I know, I know...here comes the "C" word...a 1969 Agent and 2008 New Agent with a Mike holster:
018-1.jpg


This is just to show you the Mika.
 
I have pocket carried J-Frames for years and never noticed any issues with the hammer snagging. Of course, whether you have a problem will depend upon your clothing, pocket holster, and draw style. I just think that the hammer snag problem is overstated.

I agree with those who recommend not bobbing the M37.

Yep ~ I agree with what he said.
 
I would also agree not to bob the M37. I've just purchased a M&P 340 and can certainly relate to your comment about it being pricey (I had to save my pennies for a while), but now that I have it, it's worth it and I'm already beginning to forget about the price. The trigger was horrible out of the box, though, but after putting some 38's and .357's through it, it's now at my gunsmith having a trigger job. All in all, it's exactly what I had in mind for an easy to carry but powerful pocket gun that will primarily be used to back up my 1911's. . .
 
Thanks to all of you for your reply's and words of wisdom. The 37 I have was born in 1969, mechanically hardly ever shot . It was carried as a back up and shows the wear from it. Shoots great and prints some tights groups at 7 yds.
 
The solution is a model 38 bodyguard or any of the bodyguard models. It solves all the issues raised. IMHO it is the most effective personal defense gun Smith makes and is the best looking.
 
I agree on not bobbing the m37. If you are going to pocket carry it, you can avoid snagging by covering the tip of the hammer spur with the tip of your thumb when you draw. My m60 comes right out smoothly using this technique as long as the pocket opening is large enough.
 
Several years ago I bobbed the hammer on a 60 no dash and regretted it later when I found a 640 pre-lock. Since yours is older than me I agree with everyone else don't bobb it get a bodyguard or centennial.
 
I would definitely not mod a perfectly good firearm like a 37 in a way that can't be reversed. Beyond that, it creates the NEED for another gun!:D:D

I believe the hammer issue for pocket carry is way over-thunked. The ability to use single-action fire far outweighs the chance of the occasional snag, which can be prevented with technique and pocket holster choices.

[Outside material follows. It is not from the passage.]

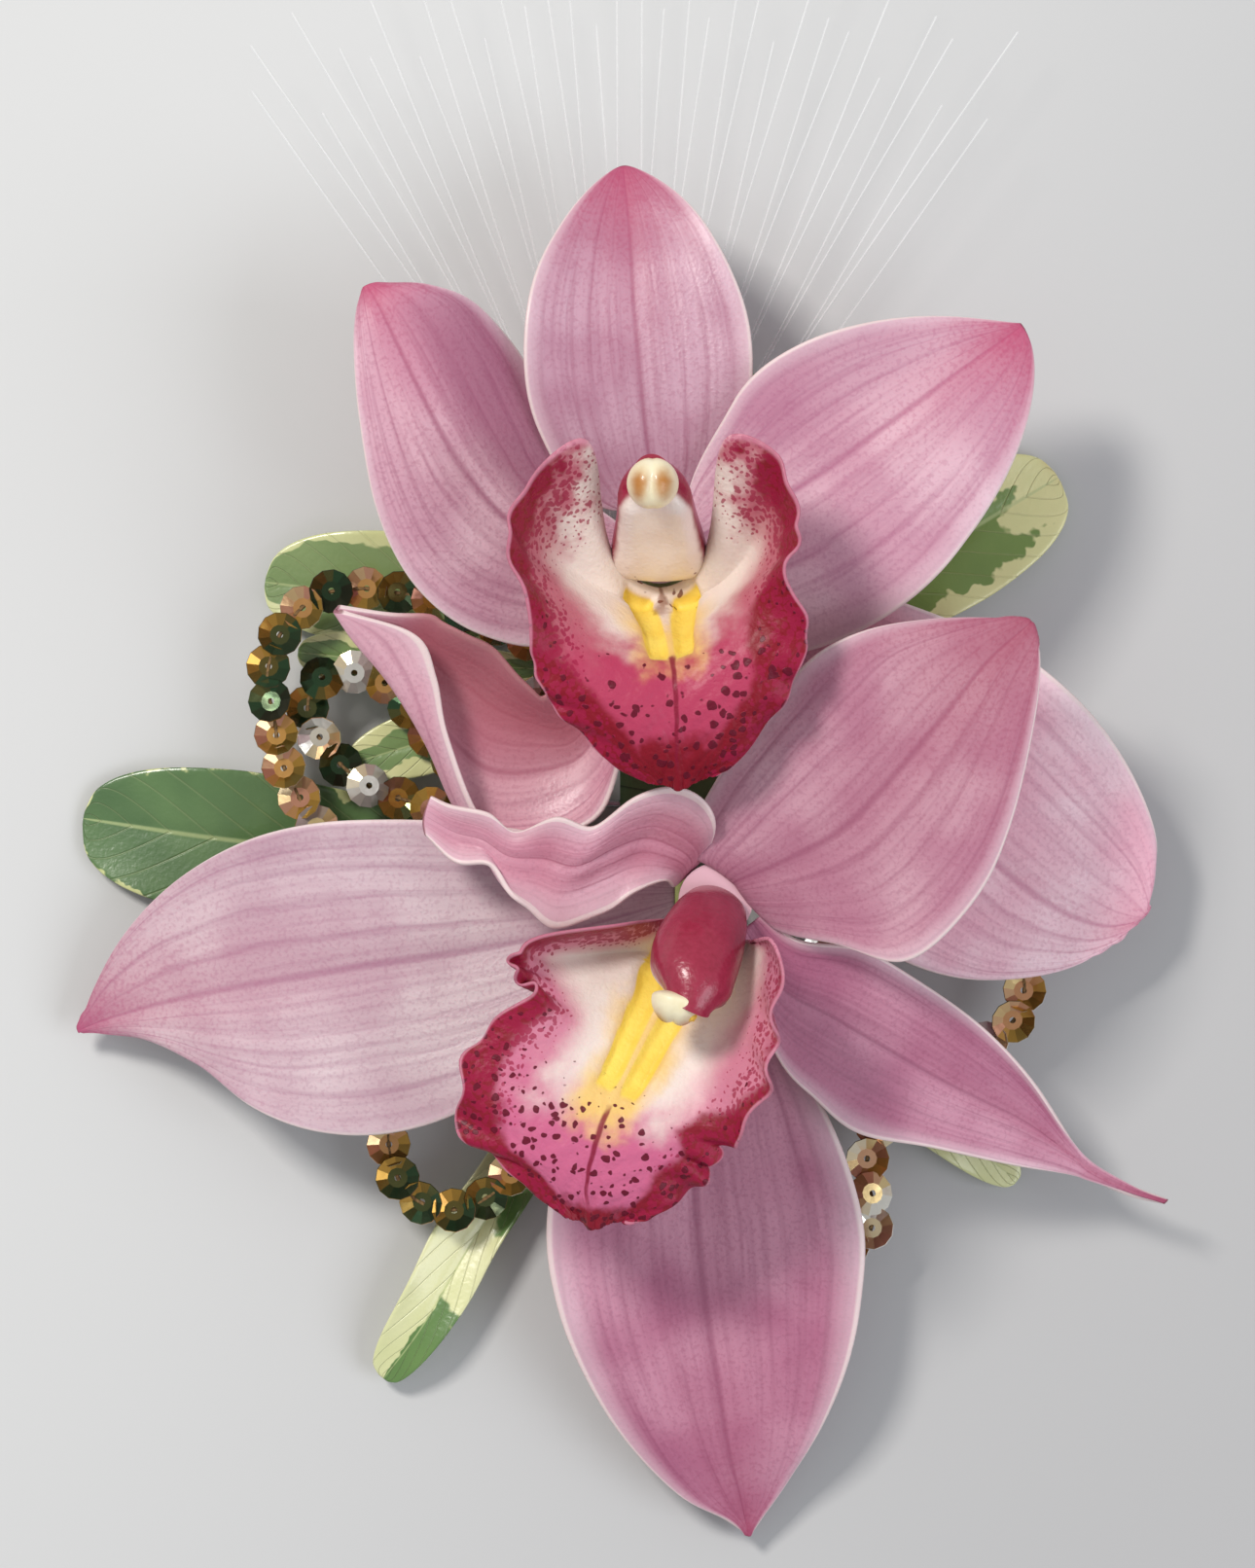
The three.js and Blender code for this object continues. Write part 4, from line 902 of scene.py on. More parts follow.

I'm looking long and hard at the M&P340 or 360 also, very nice guns. My shop has the 360 that I'm afraid I'm going to walk out with one of these days...:rolleyes:
 
I agree on not bobbing the m37. If you are going to pocket carry it, you can avoid snagging by covering the tip of the hammer spur with the tip of your thumb when you draw. My m60 comes right out smoothly using this technique as long as the pocket opening is large enough.

I was reading the thread top to bottom, and was about to respond when I got to Tracer_Bullet post.
I have pocket carried my M36 in a High Noon holster and trained my thumb to naturally go to the hammer.
The issue I've had with the High Noon at least in Chinos
is it rotates forward.
I have replaced the Holster with a Don Hulme with it's more centered pocket and forward bulge.
So far it says put, and allows my thumb to cover the hammer.
 
Help.!
I have a M-60 that I must replace the firing pin.
Is there a tool designed to ease the roll pin out of the hammer?
I have tried light taps with a punch and mallet but it is not moving.
 
I'll swim upstream and say bobb the hammer on anything you pocket carry - Murphy's Law being what it is . . .
 
See if your local gun crank has spare hammer and get him to bob it. Also have it configured for DAO.

Then if you change your mind or decide to sell it you can put it back to original.